When people are forcibly removed from the UK, what mechanism is there to monitor the treatment they receive in their homeland? How do we keep an eye on that? And is it not time, in spite of the Minister's Answer, that we joined other countries in having a moratorium on forced return not only to Iran but to other places where folk are persecuted, tortured and possibly even executed?
My Lords, it is worth saying that we are not aware of any individual who has been executed in Iran in recent years solely on the grounds of homosexuality, and we do not consider that there is systematic persecution of gay men in Iran. However, we have said in our most recent operational guidance note that if a claimant can demonstrate that their homosexual acts have brought them to the attention of the authorities to the extent that they will face a real risk of punishment that will be harsh and will amount to persecution, they should be granted refugee status as a member of a particular social group. In addition, gay rights activists who have come to the attention of the authorities face a real risk of persecution, and they should be granted asylum as well.
My Lords, is the Minister aware that in the past 30 years some 120,000 members of the Iranian Resistance have been executed, including women and children? Is he further aware that in this week's elections more than 1,000 reformist candidates were prevented from standing, their newspapers were closed down and they were refused permission to hold public meetings? Given those circumstances and the need to encourage democracy and change in Iran, how can the Government justify the continued decision to proscribe the Iranian Resistance, a decision that our own judges have described as, to use their word, perverse?

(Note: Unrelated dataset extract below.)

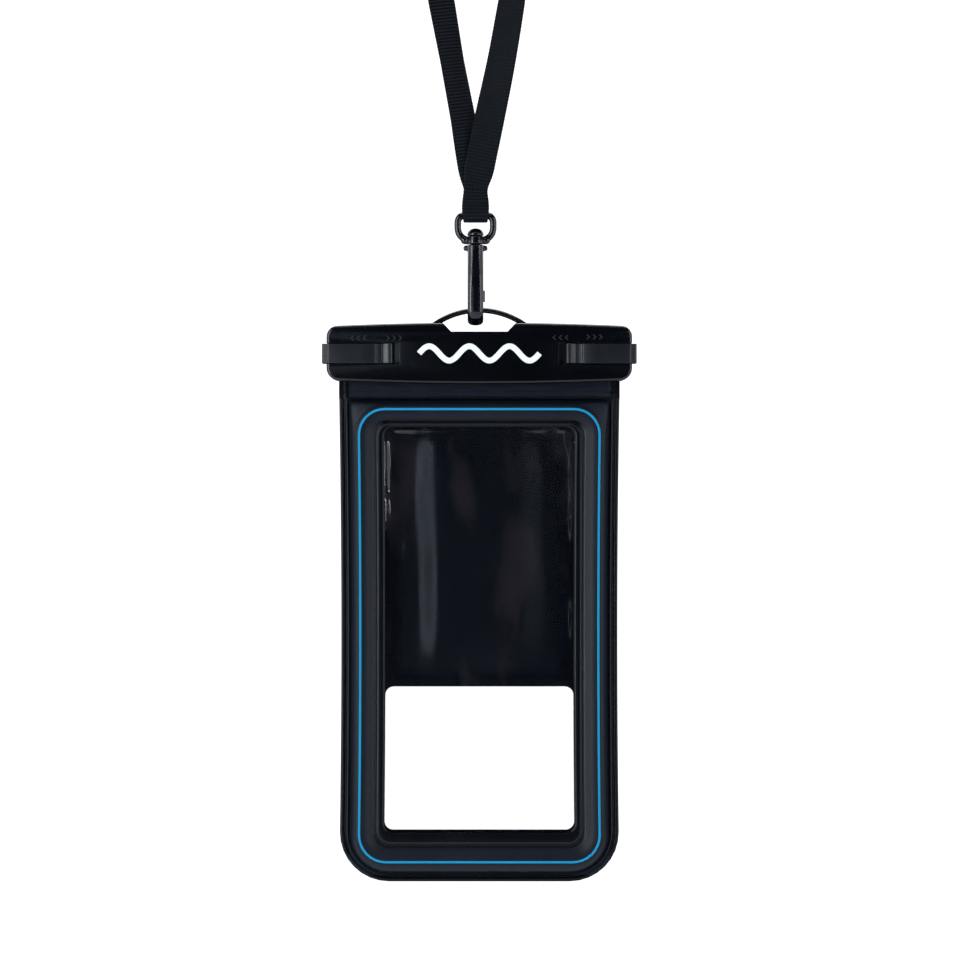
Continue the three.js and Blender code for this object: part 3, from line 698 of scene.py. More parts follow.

My Lords, that is a bit beyond the Question being asked. On the issue of the returning of gay people to Iran, we have concerns about the treatment of gays in that country. The FCO and NGOs monitor what is happening in Iran, and we are not aware of any individual having been executed solely on the grounds of homosexuality.

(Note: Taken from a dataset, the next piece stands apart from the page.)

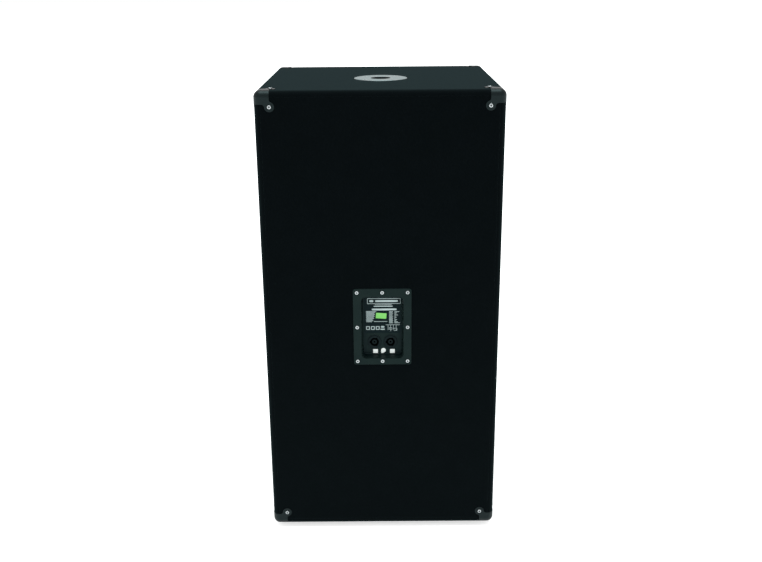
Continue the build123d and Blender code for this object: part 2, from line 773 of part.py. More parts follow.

My Lords, can the Minister confirm that there have been 57 critical reports in the United Nations about the repressive nature of the mullahs' regime in Iran? The abuses of human rights include the amputation of limbs without anaesthetics, the gouging out of eyes, the hanging of convicted minors from the ends of cranes in public and the death penalty for those convicted of homosexuality. Will the Minister take the opportunity to speak to any one of 200 Members of your Lordships' House who share my views on this vile regime if he needs any other evidence that it is unsafe to return asylum seekers to that regime?

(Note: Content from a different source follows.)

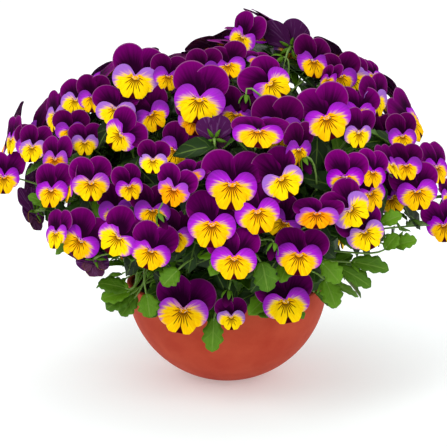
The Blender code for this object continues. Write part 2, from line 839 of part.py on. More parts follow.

My Lords, I return to what I said: we are not aware of any individual having been executed solely on the grounds of homosexuality in Iran, and we are not aware of any that we have returned having been executed.
My Lords, is the Minister aware of discrepancies between in-country information provided in briefs by the Foreign Office and reports produced by Amnesty and Human Rights Watch about the situation in Iran? If the Minister accepts that there are such discrepancies and that our information is not entirely correct, how can our decisions possibly be correct?
My Lords, I am going by the information provided, I admit, by the Foreign Office in conjunction with some NGOs. We have no evidence of anyone we have sent back being executed, and we would never send someone back who we felt was in danger of being executed. That is our position with any country in the world; we just do not do that.
My Lords, further to the point raised by the noble Baroness, is the Minister aware that the Country of Origin Information Service report on Iran, published by the Home Office, is deficient in many respects? Does he know that it omits quite a few public domain references to the persecution of gays in Iran, including in particular the execution of Makwan Mouloudzadeh, a teenager who was executed for a homosexual offence allegedly committed when he was 13? Will the noble Lord make sure that the Home Office Country of Origin Information Service updates its report and that, in particular, it looks at material in the public domain such as that which one can find on Wikipedia?
My Lords, I can assure the noble Lord that we will look at that. It is worth repeating that we have concerns about the treatment of gays within Iran. However, in the one case that we looked into, because it was shown on television, we found that two young males were hanged because they were found guilty of raping a 13 year-old boy. They were hanged for the offence of rape. Nevertheless, we certainly will look at the point that the noble Lord raises, as we need to do so.
My Lords, as a naval person I should be able to answer that. All I can say is that I will talk to my colleagues in the Foreign Office to try to ensure that we are getting the best flavour of exactly what is happening in Iran.